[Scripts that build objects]
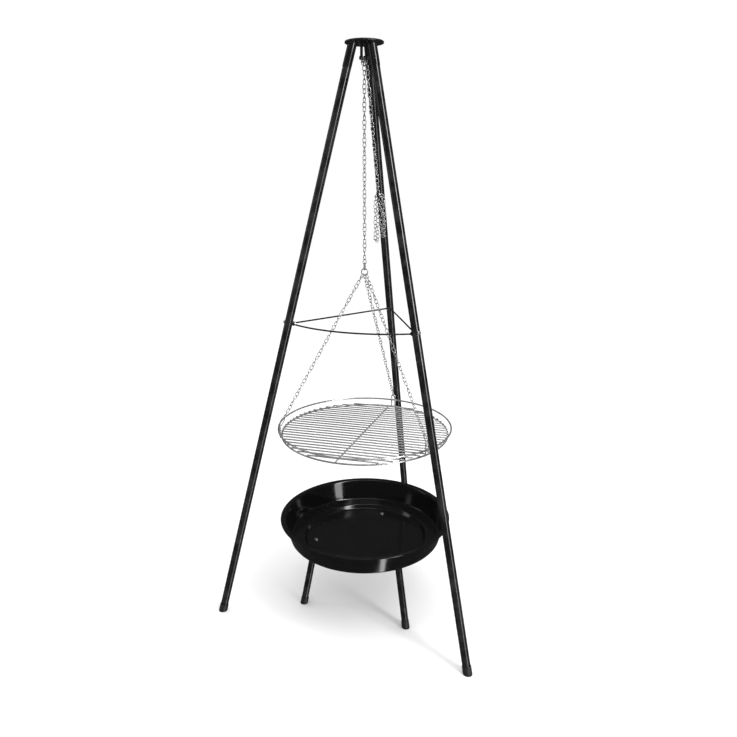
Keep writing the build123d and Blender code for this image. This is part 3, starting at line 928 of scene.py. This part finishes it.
# Matt surfaces see white all round. Glossy ones mirror a dark room with one upright band of
# light at its right, and don't see the floor.
stageSizes = {
    "floor": 200.0, "white": 1.0, "around": 0.06, "paint": 1.0,
    "band": 8.0, "bandTurn": 62.0, "bandHalf": 5.5, "floorDrop": 0.0005, "lightHeight": 0.8,
}
softboxes = {
    "keyStrip": (64, 36, 3.2, 0.6, 3.4, 60),
    "leftFill": (-75, 20, 3.8, 0.8, 2.4, 8),
    "overhead": (30, 80, 3.4, 2.2, 2.2, 22),
}

floor = addStart(
    bpy.ops.mesh.primitive_plane_add, size=stageSizes["floor"],
    location=(0, 0, -stageSizes["floorDrop"]),
)
floor.name = "studioFloor"
floorPaint = bpy.data.materials.new("floorPaint")
floorPaint.use_nodes = True
floorShader = floorPaint.node_tree.nodes["Principled BSDF"]
floorShader.inputs["Roughness"].default_value = 1.0
floorShader.inputs["Specular IOR Level"].default_value = 0.0
floorShader.inputs["Base Color"].default_value = (stageSizes["paint"],) * 3 + (1,)
floor.data.materials.append(floorPaint)
floor.visible_glossy = False

world = bpy.data.worlds.new("studio")
bpy.context.scene.world = world
world.use_nodes = True
worldTree = world.node_tree
worldTree.nodes.clear()
rayKind = addNode(worldTree, "ShaderNodeLightPath")
seen = addNode(worldTree, "ShaderNodeBackground")
seen.inputs["Color"].default_value = (stageSizes["white"],) * 3 + (1,)
direction = addNode(worldTree, "ShaderNodeTexCoord")
apart = addNode(worldTree, "ShaderNodeSeparateXYZ")
frontward = addNode(worldTree, "ShaderNodeMath", operation="MULTIPLY")
frontward.inputs[1].default_value = -1
turned = addNode(worldTree, "ShaderNodeMath", operation="ARCTAN2")
inBand = addNode(worldTree, "ShaderNodeMath", operation="COMPARE")
inBand.inputs[1].default_value = math.radians(stageSizes["bandTurn"])
inBand.inputs[2].default_value = math.radians(stageSizes["bandHalf"])
bandLight = addNode(worldTree, "ShaderNodeMapRange")
bandLight.inputs["To Min"].default_value = stageSizes["around"]
bandLight.inputs["To Max"].default_value = stageSizes["band"]
around = addNode(worldTree, "ShaderNodeBackground")
linkSockets(
    worldTree,
    [
        (direction.outputs["Generated"], apart.inputs["Vector"]),
        (apart.outputs["Y"], frontward.inputs[0]),
        (apart.outputs["X"], turned.inputs[0]),
        (frontward.outputs["Value"], turned.inputs[1]),
        (turned.outputs["Value"], inBand.inputs[0]),
        (inBand.outputs["Value"], bandLight.inputs["Value"]),
        (bandLight.outputs["Result"], around.inputs["Strength"]),
    ],
)
choose = addNode(worldTree, "ShaderNodeMixShader")
worldOut = addNode(worldTree, "ShaderNodeOutputWorld")
linkSockets(
    worldTree,
    [
        (rayKind.outputs["Is Glossy Ray"], choose.inputs[0]),
        (seen.outputs[0], choose.inputs[1]),
        (around.outputs[0], choose.inputs[2]),
        (choose.outputs[0], worldOut.inputs["Surface"]),
    ],
)

target = axisPlace + up * stageSizes["lightHeight"]


def addSoftbox(name, degrees, elevation, distance, width, height, power):
    turn, rise = math.radians(degrees), math.radians(elevation)
    away = Vector(
        (math.sin(turn) * math.cos(rise), -math.cos(turn) * math.cos(rise), math.sin(rise))
    )
    bpy.ops.object.light_add(type="AREA", location=target + away * distance)
    light = bpy.context.active_object
    light.name = name
    light.data.shape = "RECTANGLE"
    light.data.size = width
    light.data.size_y = height
    light.data.energy = power
    light.rotation_euler = away.to_track_quat("Z", "Y").to_euler()


for name, values in softboxes.items():
    addSoftbox(name, *values)

cameraSizes = {
    "place": (0.6705, -1.6936, 1.2552), "heading": 21.27, "pitch": -15.8, "lens": 32.8,
    "sensor": 36, "nearest": 0.01,
}
bpy.ops.object.camera_add(location=axisPlace + Vector(cameraSizes["place"]))
camera = bpy.context.active_object
camera.rotation_euler = (
    math.radians(90 + cameraSizes["pitch"]), 0, math.radians(cameraSizes["heading"])
)
camera.data.sensor_width = cameraSizes["sensor"]
camera.data.lens = cameraSizes["lens"]
camera.data.clip_start = cameraSizes["nearest"]
bpy.context.scene.camera = camera
bpy.context.scene.view_settings.view_transform = "Standard"
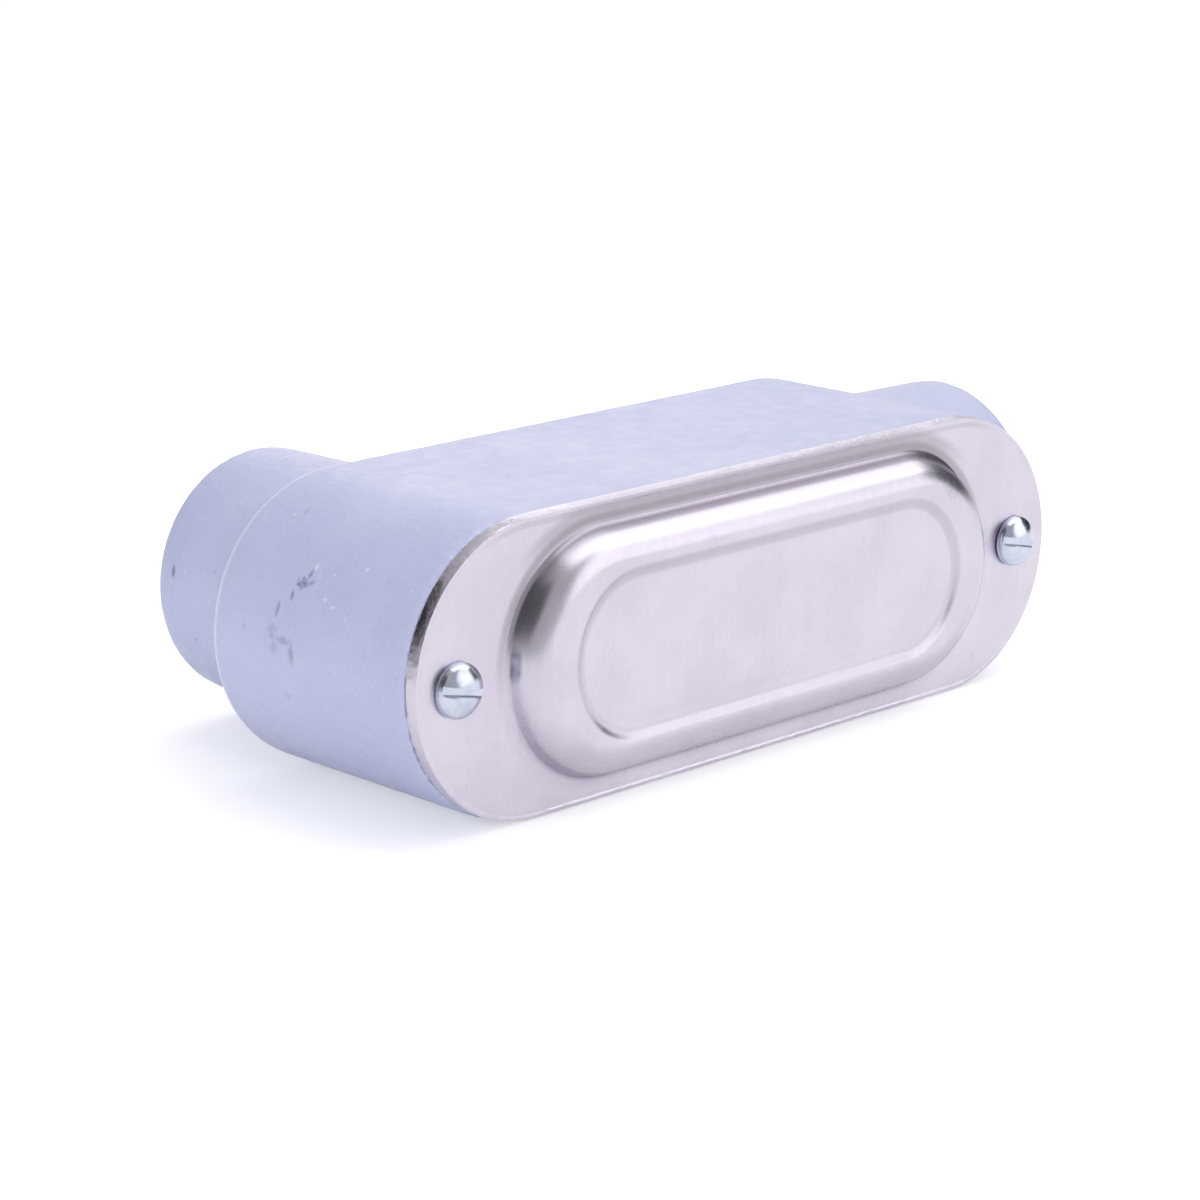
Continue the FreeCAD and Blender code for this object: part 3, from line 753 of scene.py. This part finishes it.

(To be done) Reproduce every entry shown above, precisely as it stands.

(Reply to the task)
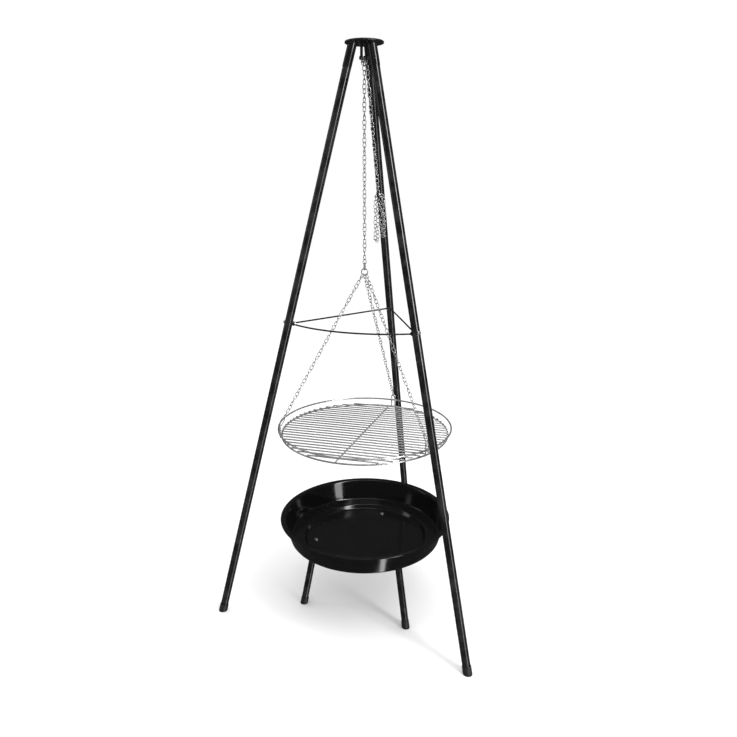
Keep writing the build123d and Blender code for this image. This is part 3, starting at line 928 of scene.py. This part finishes it.
# Matt surfaces see white all round. Glossy ones mirror a dark room with one upright band of
# light at its right, and don't see the floor.
stageSizes = {
    "floor": 200.0, "white": 1.0, "around": 0.06, "paint": 1.0,
    "band": 8.0, "bandTurn": 62.0, "bandHalf": 5.5, "floorDrop": 0.0005, "lightHeight": 0.8,
}
softboxes = {
    "keyStrip": (64, 36, 3.2, 0.6, 3.4, 60),
    "leftFill": (-75, 20, 3.8, 0.8, 2.4, 8),
    "overhead": (30, 80, 3.4, 2.2, 2.2, 22),
}

floor = addStart(
    bpy.ops.mesh.primitive_plane_add, size=stageSizes["floor"],
    location=(0, 0, -stageSizes["floorDrop"]),
)
floor.name = "studioFloor"
floorPaint = bpy.data.materials.new("floorPaint")
floorPaint.use_nodes = True
floorShader = floorPaint.node_tree.nodes["Principled BSDF"]
floorShader.inputs["Roughness"].default_value = 1.0
floorShader.inputs["Specular IOR Level"].default_value = 0.0
floorShader.inputs["Base Color"].default_value = (stageSizes["paint"],) * 3 + (1,)
floor.data.materials.append(floorPaint)
floor.visible_glossy = False

world = bpy.data.worlds.new("studio")
bpy.context.scene.world = world
world.use_nodes = True
worldTree = world.node_tree
worldTree.nodes.clear()
rayKind = addNode(worldTree, "ShaderNodeLightPath")
seen = addNode(worldTree, "ShaderNodeBackground")
seen.inputs["Color"].default_value = (stageSizes["white"],) * 3 + (1,)
direction = addNode(worldTree, "ShaderNodeTexCoord")
apart = addNode(worldTree, "ShaderNodeSeparateXYZ")
frontward = addNode(worldTree, "ShaderNodeMath", operation="MULTIPLY")
frontward.inputs[1].default_value = -1
turned = addNode(worldTree, "ShaderNodeMath", operation="ARCTAN2")
inBand = addNode(worldTree, "ShaderNodeMath", operation="COMPARE")
inBand.inputs[1].default_value = math.radians(stageSizes["bandTurn"])
inBand.inputs[2].default_value = math.radians(stageSizes["bandHalf"])
bandLight = addNode(worldTree, "ShaderNodeMapRange")
bandLight.inputs["To Min"].default_value = stageSizes["around"]
bandLight.inputs["To Max"].default_value = stageSizes["band"]
around = addNode(worldTree, "ShaderNodeBackground")
linkSockets(
    worldTree,
    [
        (direction.outputs["Generated"], apart.inputs["Vector"]),
        (apart.outputs["Y"], frontward.inputs[0]),
        (apart.outputs["X"], turned.inputs[0]),
        (frontward.outputs["Value"], turned.inputs[1]),
        (turned.outputs["Value"], inBand.inputs[0]),
        (inBand.outputs["Value"], bandLight.inputs["Value"]),
        (bandLight.outputs["Result"], around.inputs["Strength"]),
    ],
)
choose = addNode(worldTree, "ShaderNodeMixShader")
worldOut = addNode(worldTree, "ShaderNodeOutputWorld")
linkSockets(
    worldTree,
    [
        (rayKind.outputs["Is Glossy Ray"], choose.inputs[0]),
        (seen.outputs[0], choose.inputs[1]),
        (around.outputs[0], choose.inputs[2]),
        (choose.outputs[0], worldOut.inputs["Surface"]),
    ],
)

target = axisPlace + up * stageSizes["lightHeight"]


def addSoftbox(name, degrees, elevation, distance, width, height, power):
    turn, rise = math.radians(degrees), math.radians(elevation)
    away = Vector(
        (math.sin(turn) * math.cos(rise), -math.cos(turn) * math.cos(rise), math.sin(rise))
    )
    bpy.ops.object.light_add(type="AREA", location=target + away * distance)
    light = bpy.context.active_object
    light.name = name
    light.data.shape = "RECTANGLE"
    light.data.size = width
    light.data.size_y = height
    light.data.energy = power
    light.rotation_euler = away.to_track_quat("Z", "Y").to_euler()


for name, values in softboxes.items():
    addSoftbox(name, *values)

cameraSizes = {
    "place": (0.6705, -1.6936, 1.2552), "heading": 21.27, "pitch": -15.8, "lens": 32.8,
    "sensor": 36, "nearest": 0.01,
}
bpy.ops.object.camera_add(location=axisPlace + Vector(cameraSizes["place"]))
camera = bpy.context.active_object
camera.rotation_euler = (
    math.radians(90 + cameraSizes["pitch"]), 0, math.radians(cameraSizes["heading"])
)
camera.data.sensor_width = cameraSizes["sensor"]
camera.data.lens = cameraSizes["lens"]
camera.data.clip_start = cameraSizes["nearest"]
bpy.context.scene.camera = camera
bpy.context.scene.view_settings.view_transform = "Standard"
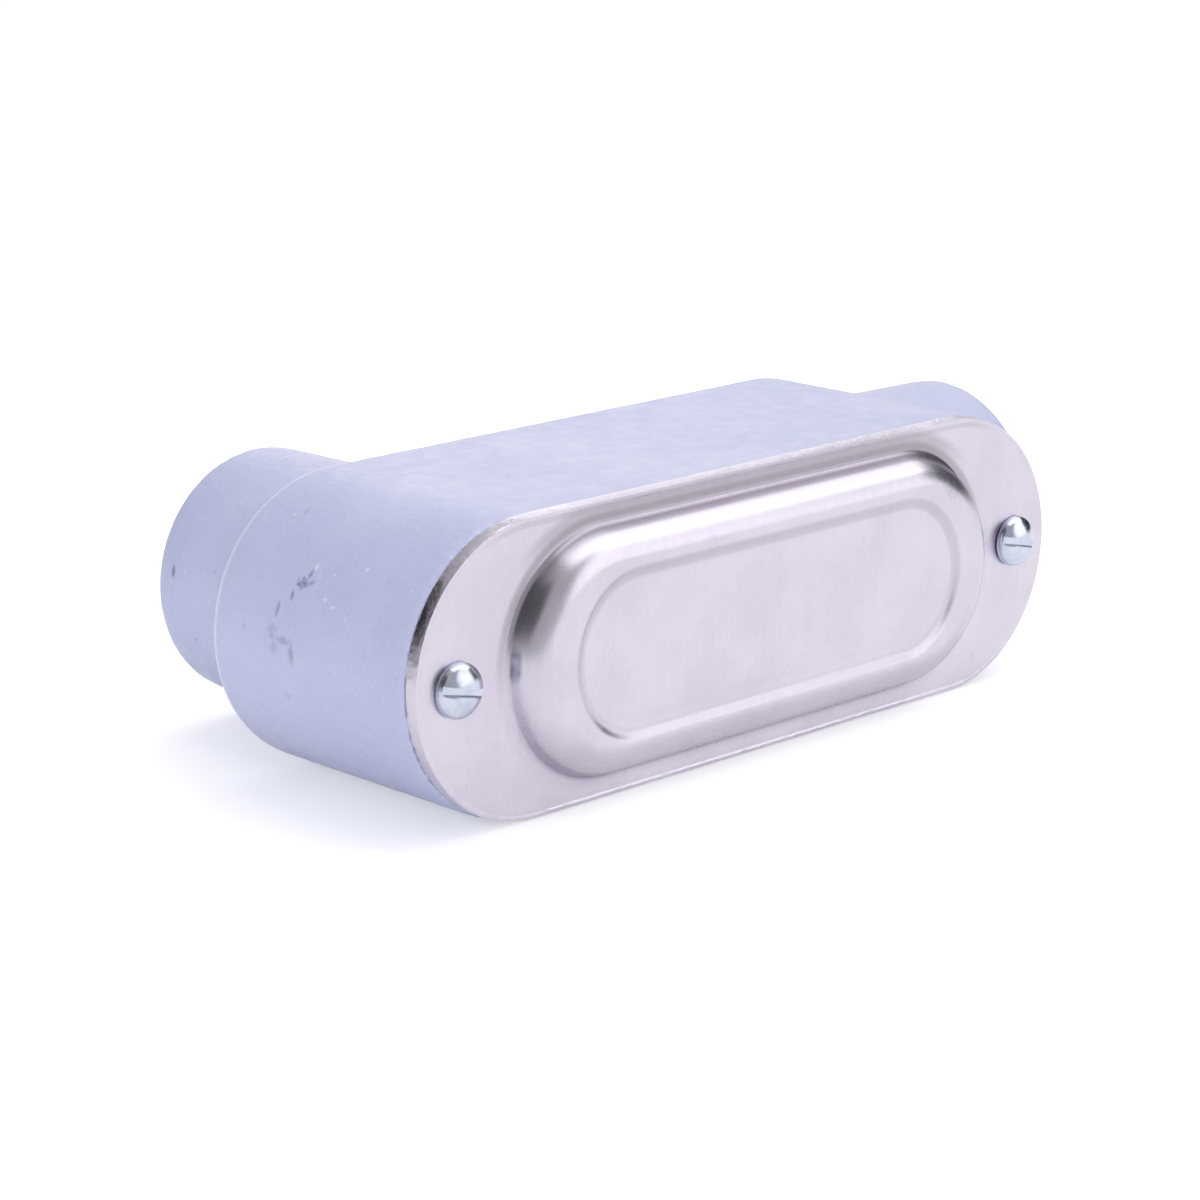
Continue the FreeCAD and Blender code for this object: part 3, from line 753 of scene.py. This part finishes it.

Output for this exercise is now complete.